Ningún niño menor de catorce años debería ser encarcelado en absoluto. Es absurdo, y, como tantas cosas absurdas, tiene resultados trágicos. Sin embargo, si hay que encarcelar a niños, durante el día deberían estar en un taller o un aula con un celador. De noche deberían dormir en un dormitorio, con un celador que los cuidara. Deberían permitirles hacer ejercicio durante al menos tres horas al día. Las celdas oscuras, mal ventiladas y malolientes son pésimas para un niño; de hecho, son pésimas para cualquiera. En la cárcel uno siempre respira un aire viciado. La comida de los niños debería consistir en té, pan con mantequilla y sopa. La sopa de la cárcel es muy buena y saludable. Un acuerdo de la Cámara de los Comunes podría resolver el trato a los niños en media hora. Espero que utilice usted su influencia para conseguirlo. El modo en que se trata a los niños ahora es una verdadera ofensa para la humanidad y el sentido común. Es fruto de la estupidez. 

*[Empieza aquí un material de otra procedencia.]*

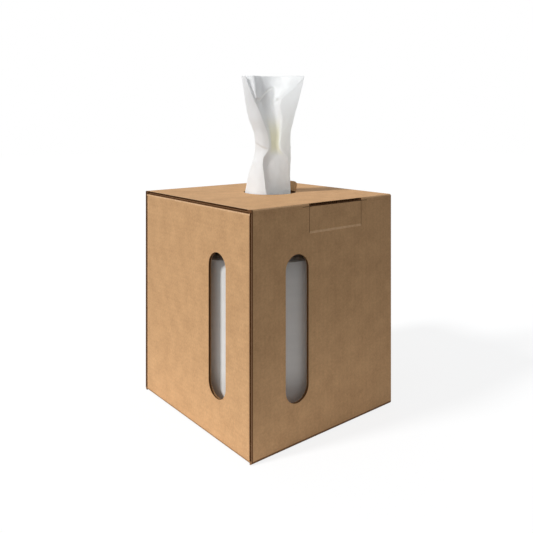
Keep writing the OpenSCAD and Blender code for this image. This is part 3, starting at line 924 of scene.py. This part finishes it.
@dataclass
class Wipe:
    """The wipe drawn from the roll's middle: a stretch in the bore and the gathered end above the lid."""

    turn_deg: float = -39.0
    body_height: float = 267.0
    pull: float = 152.0
    hole_radius: float = 34.5
    hole_x: float = 8.0
    board: float = 3.4
    roll_top: float = -20.8
    bore_reach: float = 29.25
    feed_depth: float = 90.0
    wrap_share: float = 0.75
    tuck_in: float = 2.8
    pleat: float = 0.11
    crumple: float = 0.55
    thickness: float = 0.0005

    def loops(self, stretch: Stretch) -> list[Loop]:
        """Returns one stretch's levels, from the lowest up.

        Args:
            stretch: The stretch above the lid or the one in the bore.
        """
        radius = self.hole_radius
        shares = [
            (-self.board / self.pull, -0.093, 0.88, 0.946, 90, 378, 0),
            (0.158, -0.02, 0.783, 0.725, 105, 382, 0),
            (0.29, 0.081, 0.719, 0.58, 117, 394, 0),
            (0.38, 0.116, 0.684, 0.507, 102, 424, 0.116),
            (0.51, 0.093, 0.696, 0.522, 104, 422, 0.26),
            (0.625, 0.046, 0.855, 0.609, 111, 421, 0.406),
            (0.783, 0.064, 1.02, 0.725, 128, 429, 0.58),
            (0.888, 0.087, 1.116, 0.797, 138, 404, 0.58),
            (1, 0.116, 1.217, 0.841, 148, 372, 0.493),
        ]
        units = (self.pull, radius, radius, radius, 1.0, 1.0, radius)
        drawn = [Loop(*(share * unit for share, unit in zip(row, units))) for row in shares]
        if stretch is Stretch.DRAWN:
            return drawn
        reach = self.bore_reach
        return [
            Loop(self.roll_top - self.feed_depth, 0, reach, reach, 60, 360, 0),
            Loop(self.roll_top - self.feed_depth / 2, 0, 0.8 * reach, 0.86 * reach, 74, 368, 0),
            Loop(self.roll_top - 10, 0, 0.84 * reach, 0.9 * reach, 84, 374, 0),
            Loop(-self.board - 0.75, *drawn[0].values()[1:]),
        ]

    @staticmethod
    def level_at(loops: list[Loop], height: float) -> Loop:
        """Returns the level at a height, on a smooth curve through the levels round it.

        Args:
            loops: The sheet's levels, from the lowest up.
            height: The height above the lid, in millimetres.
        """
        rows = [loop.values() for loop in loops]
        last = len(rows) - 1

        def slopes(index: int) -> list[float]:
            """Returns how fast each size changes with height at one level."""
            below, above = rows[max(index - 1, 0)], rows[min(index + 1, last)]
            return [(high - low) / (above[0] - below[0]) for low, high in zip(below, above)]

        index = next((k for k in range(last) if height <= rows[k + 1][0]), last - 1)
        low, high = rows[index], rows[index + 1]
        step = high[0] - low[0]
        t = (height - low[0]) / step
        even = ease(t)
        return Loop(*(
            a + (b - a) * even + step * t * (1 - t) * ((1 - t) * slope_a - t * slope_b)
            for a, b, slope_a, slope_b in zip(low, high, slopes(index), slopes(index + 1))
        ))

    def _wrapped(self, level: Loop, share: float, up: float, is_open: bool) -> Vector:
        """Returns a point of the pleated part behind, share going from the free edge to the crease."""
        angle = level.edge + (level.crease - level.edge) * share
        wave = 0.5 - 0.35 * sine(7 * angle + 50 * up) - 0.15 * sine(13 * angle - 90 * up + 40)
        rho = 1.0 - self.pleat * wave * sine(180 * share)
        if is_open:
            hem = 0.372 + 0.05 * ease((angle - 105) / 60)
            rho += 0.1 * bump(angle, 132, 50) * ease((up - hem) / 0.015) * ease((0.72 - up) / 0.24)
            rho += 0.045 * bump(angle, 148, 22) * bump(up, 0.25, 0.045)
        return level.point(angle, rho)

    def _front(self, level: Loop, share: float, up: float, is_open: bool) -> Vector:
        """Returns a point of the sunk front, share going from the crease to the end under the free edge."""
        inner = 1 - self.tuck_in / min(level.half_width, level.half_depth)
        under = level.point(level.edge + 8 * ease(up * 7.6), inner)
        rise = 0.5 + 0.45 * ease((up - 0.7) / 0.2)
        depth = ease(share / 0.4) - rise * ease((share - 0.72) / 0.28)
        if is_open:
            onset = 0.78 + 0.1 * bump(share, 0.5, 0.3)
            lobe = (0.72 - 0.3 * bump(share, 0.5, 0.3)) * ease(share / 0.3)
            lobe *= 1 - ease((share - 0.85) / 0.15)
            depth -= lobe * ease((up - onset) / 0.028)
        place = level.point(level.crease).lerp(under, share)
        return place - Vector((0.0, level.sunk * depth))

    def point(self, loops: list[Loop], share: float, height: float, is_open: bool) -> Vector:
        """Returns one point of the sheet, in metres.

        Args:
            loops: The sheet's levels.
            share: How far along the sheet, from its free edge to its hidden end.
            height: The height above the lid, in millimetres.
            is_open: Whether this is the stretch with the open top.
        """
        level = self.level_at(loops, height)
        up = height / self.pull
        if share < self.wrap_share:
            flat = self._wrapped(level, share / self.wrap_share, up, is_open)
        else:
            flat = self._front(level, (share - self.wrap_share) / (1 - self.wrap_share), up, is_open)
        ripple = noise.noise_vector(Vector((flat.x * 0.07, flat.y * 0.07, height * 0.035)))
        ripple += 0.5 * noise.noise_vector(Vector((flat.x * 0.17, flat.y * 0.17, height * 0.11)))
        loose = ease((height + self.board) / 20) if is_open else 0.6
        flat += self.crumple * Vector((ripple.x, ripple.y)) * loose
        shift = self.hole_x * ease((height - self.roll_top) / (-self.board - self.roll_top))
        x = shift + flat.x * cosine(self.turn_deg) + flat.y * sine(self.turn_deg)
        y = flat.x * sine(self.turn_deg) - flat.y * cosine(self.turn_deg)
        return Vector((x, y, self.body_height + height)) * MM

    def build(self, stretch: Stretch, across: int, up: int) -> bpy.types.Object:
        """Builds one stretch of the gathered sheet with its thickness.

        Args:
            stretch: The stretch to build.
            across: Cells along the loop.
            up: Cells from the lowest level to the highest.

        Returns:
            The piece.
        """
        is_open = stretch is Stretch.DRAWN
        loops = self.loops(stretch)
        bm = bmesh.new()
        uv = bm.loops.layers.uv.new("cloth")
        deep = bm.verts.layers.float.new("deep")
        bmesh.ops.create_grid(bm, x_segments=across, y_segments=up, size=0.5)
        low, high = loops[0].height, loops[-1].height
        for face in bm.faces:
            for corner in face.loops:
                place = corner.vert.co
                corner[uv].uv = ((place.x + 0.5) * 0.235, (place.y + 0.5) * (high - low) * MM)
        for vert in bm.verts:
            share, height = vert.co.x + 0.5, low + (vert.co.y + 0.5) * (high - low)
            vert.co = self.point(loops, share, height, is_open)
            # Painted shade: the sunk front of the drawn stretch, in the trough of its V, takes the warm
            # shaded colour; the stretch inside the bore takes some of it all over.
            front = ease((share - self.wrap_share) / 0.05) * ease((0.97 - share) / 0.05)
            shade = front * ease((height - 46.0) / 14.0) * ease((104.0 - height) / 34.0)
            vert[deep] = shade if is_open else 0.3
        piece = mesh_object(stretch.value, bm, smooth=True)
        solid = piece.modifiers.new("thickness", "SOLIDIFY")
        solid.thickness = self.thickness
        solid.offset = 0.0
        return piece

    def dress(self, material: bpy.types.Material) -> None:
        """Builds both stretches, with their finish.

        Args:
            material: The wipe's material.
        """
        tail = self.build(Stretch.DRAWN, 240, 130)
        tail.data.materials.append(material)
        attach(tail, "top")
        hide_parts("wipe_tail")
        feed = self.build(Stretch.INSIDE, 140, 40)
        feed.data.materials.append(material)
        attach(feed, "box")
        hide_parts("wipe_feed")


def sine(degrees: float) -> float:
    """Returns the sine of an angle in degrees."""
    return math.sin(math.radians(degrees))


def cosine(degrees: float) -> float:
    """Returns the cosine of an angle in degrees."""
    return math.cos(math.radians(degrees))


def bump(value: float, middle: float, reach: float) -> float:
    """Returns 1 at the middle, easing down to 0 at a reach to both sides."""
    return ease(1.0 - abs(value - middle) / reach)


def main() -> None:
    """Builds the view, the studio and every piece, and reports each."""
    logging.basicConfig(level=logging.INFO, format="%(name)s: %(message)s")
    bpy.context.scene.view_settings.view_transform = "Standard"
    Viewpoint().build()
    Studio().build()
    carton = Carton()
    mottle = fibre_mottle()
    faces = board_faces(carton.half_w, carton.half_d, carton.height)
    board = KraftBoard().build(mottle, faces)
    cloth = Nonwoven().build(mottle)
    wound = WoundWipes().build(mottle)
    carton.dress(board)
    LOG.info("board dressed")
    carton.build_fold("fold_left", -carton.half_w + 0.0002, carton.slit[0], board)
    carton.build_fold("fold_right", carton.slit[1], carton.half_w - 0.0002, board)
    crease = TabCrease()
    crease.build(crease.crease_highlight.build(mottle, faces))
    LOG.info("front fold and tab crease built")
    Roll().build(wound)
    LOG.info("roll built")
    Wipe().dress(cloth)
    LOG.info("wipe built")


if __name__ == "__main__":
    main()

No hay nada peor que las condiciones higiénicas de las cárceles inglesas. Antiguamente cada celda estaba equipada con una especie de letrina. Hoy en día se han suprimido las letrinas. Ya no existen. En su lugar, se suministra a cada preso un pequeño orinal. Tres veces al día, se le permite vaciarlo. Sin embargo, no se le permite acceder al retrete de la cárcel, excepto durante la hora en que hace ejercicio. Y a partir de las cinco de la tarde no se le permite salir de su celda con ninguna excusa ni por ninguna razón. Por consiguiente, un hombre que padezca diarrea se encuentra en una situación tan odiosa que resulta innecesario extenderse en ella, pues sería indecoroso. La miseria y las torturas que experimentan los presos a consecuencia de las repulsivas condiciones higiénicas son absolutamente indescriptibles. Y el hedor del aire de las celdas, acrecentado por un sistema de ventilación del todo ineficaz, es tan nauseabundo y poco saludable que, a menudo a los celadores, cuando por la mañana llegan del aire libre, y abren e inspeccionan cada celda, se les revuelven las tripas. Lo he visto con mis propios ojos más de tres veces, y varios celadores me ha comentado que es una de las cosas más repugnantes que conlleva su oficio. 

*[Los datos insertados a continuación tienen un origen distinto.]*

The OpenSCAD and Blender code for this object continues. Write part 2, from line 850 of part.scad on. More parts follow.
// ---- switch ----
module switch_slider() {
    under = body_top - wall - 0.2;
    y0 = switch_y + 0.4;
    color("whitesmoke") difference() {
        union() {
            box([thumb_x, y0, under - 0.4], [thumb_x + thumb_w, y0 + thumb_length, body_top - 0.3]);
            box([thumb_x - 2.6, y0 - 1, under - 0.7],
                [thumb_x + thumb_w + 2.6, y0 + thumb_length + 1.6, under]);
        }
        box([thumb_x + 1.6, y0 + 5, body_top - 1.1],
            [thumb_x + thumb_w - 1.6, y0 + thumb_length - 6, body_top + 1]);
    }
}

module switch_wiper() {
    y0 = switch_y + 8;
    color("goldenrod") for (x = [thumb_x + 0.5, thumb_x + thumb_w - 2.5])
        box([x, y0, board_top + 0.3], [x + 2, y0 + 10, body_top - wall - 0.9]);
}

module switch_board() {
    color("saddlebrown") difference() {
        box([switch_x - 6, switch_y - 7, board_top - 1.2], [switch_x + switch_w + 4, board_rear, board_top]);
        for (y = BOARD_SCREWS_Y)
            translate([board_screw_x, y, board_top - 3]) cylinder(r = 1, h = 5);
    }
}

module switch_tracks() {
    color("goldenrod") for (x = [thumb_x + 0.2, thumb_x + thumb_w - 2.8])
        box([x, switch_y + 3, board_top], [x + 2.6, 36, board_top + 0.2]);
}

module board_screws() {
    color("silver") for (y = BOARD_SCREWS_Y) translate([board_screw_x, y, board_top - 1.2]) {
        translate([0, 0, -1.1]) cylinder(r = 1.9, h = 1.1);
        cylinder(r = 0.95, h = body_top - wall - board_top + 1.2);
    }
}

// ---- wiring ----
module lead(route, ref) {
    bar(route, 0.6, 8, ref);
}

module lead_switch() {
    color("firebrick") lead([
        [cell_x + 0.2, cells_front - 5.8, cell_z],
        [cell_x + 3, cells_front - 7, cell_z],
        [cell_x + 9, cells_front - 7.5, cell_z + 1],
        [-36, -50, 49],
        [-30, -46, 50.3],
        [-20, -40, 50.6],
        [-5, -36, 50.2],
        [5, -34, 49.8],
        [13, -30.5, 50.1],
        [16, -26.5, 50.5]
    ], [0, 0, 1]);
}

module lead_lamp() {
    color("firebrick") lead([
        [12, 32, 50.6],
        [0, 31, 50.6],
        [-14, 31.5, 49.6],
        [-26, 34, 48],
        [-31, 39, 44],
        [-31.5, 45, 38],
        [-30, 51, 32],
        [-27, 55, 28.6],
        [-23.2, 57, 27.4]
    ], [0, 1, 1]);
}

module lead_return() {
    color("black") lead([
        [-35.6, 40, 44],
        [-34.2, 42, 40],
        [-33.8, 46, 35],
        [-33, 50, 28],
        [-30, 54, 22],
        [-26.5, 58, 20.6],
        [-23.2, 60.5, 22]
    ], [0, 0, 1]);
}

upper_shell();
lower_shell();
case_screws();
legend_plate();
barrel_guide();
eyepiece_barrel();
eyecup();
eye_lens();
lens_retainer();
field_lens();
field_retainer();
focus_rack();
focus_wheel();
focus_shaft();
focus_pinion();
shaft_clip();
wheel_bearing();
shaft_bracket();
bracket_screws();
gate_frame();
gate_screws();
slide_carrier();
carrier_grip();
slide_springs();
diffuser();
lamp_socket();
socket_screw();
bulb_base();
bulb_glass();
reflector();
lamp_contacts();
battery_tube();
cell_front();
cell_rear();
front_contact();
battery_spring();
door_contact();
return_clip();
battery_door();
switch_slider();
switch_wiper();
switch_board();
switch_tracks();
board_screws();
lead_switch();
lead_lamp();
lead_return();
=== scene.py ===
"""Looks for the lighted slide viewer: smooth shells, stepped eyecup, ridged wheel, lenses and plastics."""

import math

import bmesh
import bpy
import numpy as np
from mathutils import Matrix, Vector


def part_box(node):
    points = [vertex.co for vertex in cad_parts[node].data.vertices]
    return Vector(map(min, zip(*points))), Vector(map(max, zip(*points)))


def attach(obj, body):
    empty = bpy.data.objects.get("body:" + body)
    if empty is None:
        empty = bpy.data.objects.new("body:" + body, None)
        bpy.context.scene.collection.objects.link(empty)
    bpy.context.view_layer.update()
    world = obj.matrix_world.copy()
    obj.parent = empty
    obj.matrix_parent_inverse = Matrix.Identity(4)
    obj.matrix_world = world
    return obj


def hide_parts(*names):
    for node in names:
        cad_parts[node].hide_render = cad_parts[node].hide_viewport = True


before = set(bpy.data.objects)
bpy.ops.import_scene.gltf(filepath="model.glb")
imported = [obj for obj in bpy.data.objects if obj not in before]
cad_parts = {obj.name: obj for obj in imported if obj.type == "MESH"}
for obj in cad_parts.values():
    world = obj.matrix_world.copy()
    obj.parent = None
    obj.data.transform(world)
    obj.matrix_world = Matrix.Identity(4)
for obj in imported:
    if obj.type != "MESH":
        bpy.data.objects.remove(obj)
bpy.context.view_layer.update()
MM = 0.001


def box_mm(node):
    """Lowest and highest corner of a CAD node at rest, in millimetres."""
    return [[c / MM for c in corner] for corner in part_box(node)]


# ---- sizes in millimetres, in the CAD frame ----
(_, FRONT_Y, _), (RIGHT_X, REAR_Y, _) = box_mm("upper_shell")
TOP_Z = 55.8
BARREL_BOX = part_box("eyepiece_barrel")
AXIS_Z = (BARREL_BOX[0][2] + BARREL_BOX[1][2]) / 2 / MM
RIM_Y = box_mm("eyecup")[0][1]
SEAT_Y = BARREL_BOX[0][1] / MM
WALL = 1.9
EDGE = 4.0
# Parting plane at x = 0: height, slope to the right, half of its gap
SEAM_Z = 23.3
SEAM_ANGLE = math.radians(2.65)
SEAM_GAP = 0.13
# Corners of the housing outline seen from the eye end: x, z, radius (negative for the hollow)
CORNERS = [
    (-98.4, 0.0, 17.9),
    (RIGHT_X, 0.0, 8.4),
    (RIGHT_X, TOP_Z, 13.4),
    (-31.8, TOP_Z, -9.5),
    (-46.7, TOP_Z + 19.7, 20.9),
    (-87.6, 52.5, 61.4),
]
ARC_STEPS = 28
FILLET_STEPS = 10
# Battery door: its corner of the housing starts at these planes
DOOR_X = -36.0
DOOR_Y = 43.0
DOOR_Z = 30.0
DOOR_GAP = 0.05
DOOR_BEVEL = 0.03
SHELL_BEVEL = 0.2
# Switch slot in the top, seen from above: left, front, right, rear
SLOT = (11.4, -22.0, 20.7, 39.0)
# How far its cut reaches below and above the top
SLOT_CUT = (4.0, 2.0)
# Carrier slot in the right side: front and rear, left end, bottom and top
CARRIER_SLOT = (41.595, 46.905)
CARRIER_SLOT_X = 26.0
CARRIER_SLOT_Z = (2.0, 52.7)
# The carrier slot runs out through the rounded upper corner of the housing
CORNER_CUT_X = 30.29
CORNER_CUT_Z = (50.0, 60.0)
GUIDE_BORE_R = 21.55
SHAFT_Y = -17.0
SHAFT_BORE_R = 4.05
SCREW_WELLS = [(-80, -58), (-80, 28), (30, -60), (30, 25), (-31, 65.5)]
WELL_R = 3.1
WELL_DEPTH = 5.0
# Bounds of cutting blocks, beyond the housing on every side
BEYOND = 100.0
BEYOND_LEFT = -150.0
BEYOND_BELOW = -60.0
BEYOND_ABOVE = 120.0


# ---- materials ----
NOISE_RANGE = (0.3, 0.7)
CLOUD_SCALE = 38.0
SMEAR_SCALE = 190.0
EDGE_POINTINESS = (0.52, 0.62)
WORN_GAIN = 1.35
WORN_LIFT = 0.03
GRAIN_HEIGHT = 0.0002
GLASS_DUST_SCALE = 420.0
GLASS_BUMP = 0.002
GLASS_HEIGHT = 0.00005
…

En lo que respecta al castigo del insomnio, solo existe en las cárceles chinas e inglesas. En China se inflige colocando al preso en una pequeña jaula de bambú; en Inglaterra, a través de un camastro de tablones de madera. El objetivo del camastro es producir insomnio. No tiene ningún otro objetivo, y siempre lo consigue. E incluso cuando a uno se le concede un colchón duro, como sucede en el transcurso del encarcelamiento, sigue sufriendo insomnio, porque el sueño, como todo lo saludable, es un hábito. Cualquier preso que haya estado en un camastro de tablones de madera padece insomnio. Es un castigo repulsivo e ignorante. 

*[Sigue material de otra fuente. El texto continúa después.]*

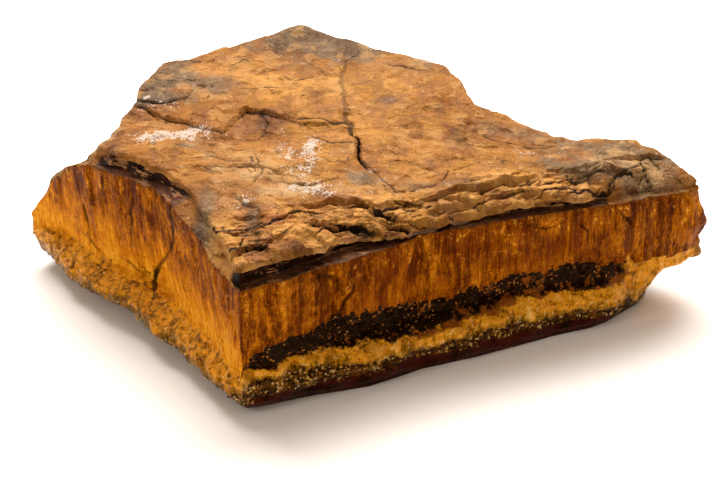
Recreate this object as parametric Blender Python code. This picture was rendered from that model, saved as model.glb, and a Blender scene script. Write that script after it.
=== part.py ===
"""Rough tiger's eye: a broken slab of a banded seam, in one piece.

The stone lies on its bedding. From the floor up it is a dark red ironstone sole, a grey band, a golden
band, a black band, a tall band of upright silky fibres, and a weathered brown ironstone cap.
The frame is +Z up, with the origin on the floor under the middle of the stone's box; -Y is the front.

A subdivided cube is carried onto the stone. Its four upright sides follow a table of stations round the
stone, its top follows a field of spot heights, and its underside stays flat.
"""

import bmesh
import bpy
import numpy as np

# Sizes are in millimetres. MM turns them to metres, once, when the mesh is written.
MM = 0.001

# The cube's cells along the front face, away from it, and up the sides.
CELLS_ALONG = 40
CELLS_BACK = 36

# Beds, as heights over the floor.
SOLE_TOP = 3.0
GREY_TOP = 6.0
GOLD_TOP = 7.6
BLACK_TOP = 12.4
LIP_THICKNESS = 0.8

# How far the cap's field stands over its rounded edge.
BROW = 0.5

# Each station on the outline is (x, y, rim, foot, seam, lean, slot, u, v, edge):
#   x, y   the fibre band's face in plan
#   rim    how far the grey band stands out of that face
#   foot   how far the sole's lower edge stands in from the grey band
#   seam   height of the top of the fibre band
#   lean   how far that top stands in from the face's foot
#   slot   depth of the slot between the fibre band and the cap's lip
#   u, v   the cap's upper edge in plan
#   edge   height of the cap's upper edge
FRONT_CORNER = (-17.5, -35.7, 0.4, 3.4, 22.3, 0.0, 1.2, -17.7, -34.2, 25.6)
RIGHT_CORNER = (55.7, -0.3, -8.2, 1.0, 20.5, 2.0, 0.0, 53.2, -0.2, 21.9)
BACK_CORNER = (-9.0, 36.6, 0.0, 3.0, 21.0, 0.5, 0.0, -10.0, 33.2, 34.5)
LEFT_CORNER = (-55.9, 10.6, -0.8, 6.0, 10.3, 1.2, 0.0, -42.2, 2.0, 27.0)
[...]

Habría que animar a los presos a leer, y deberían disponer de los libros que quisieran, y los libros deberían estar bien escogidos. Hoy en día, de la selección de los libros se encarga el capellán de la cárcel.


Ser exhibido como un mono en una jaula ante la gente que uno aprecia y que le aprecia a uno es una degradación innecesaria y horrible.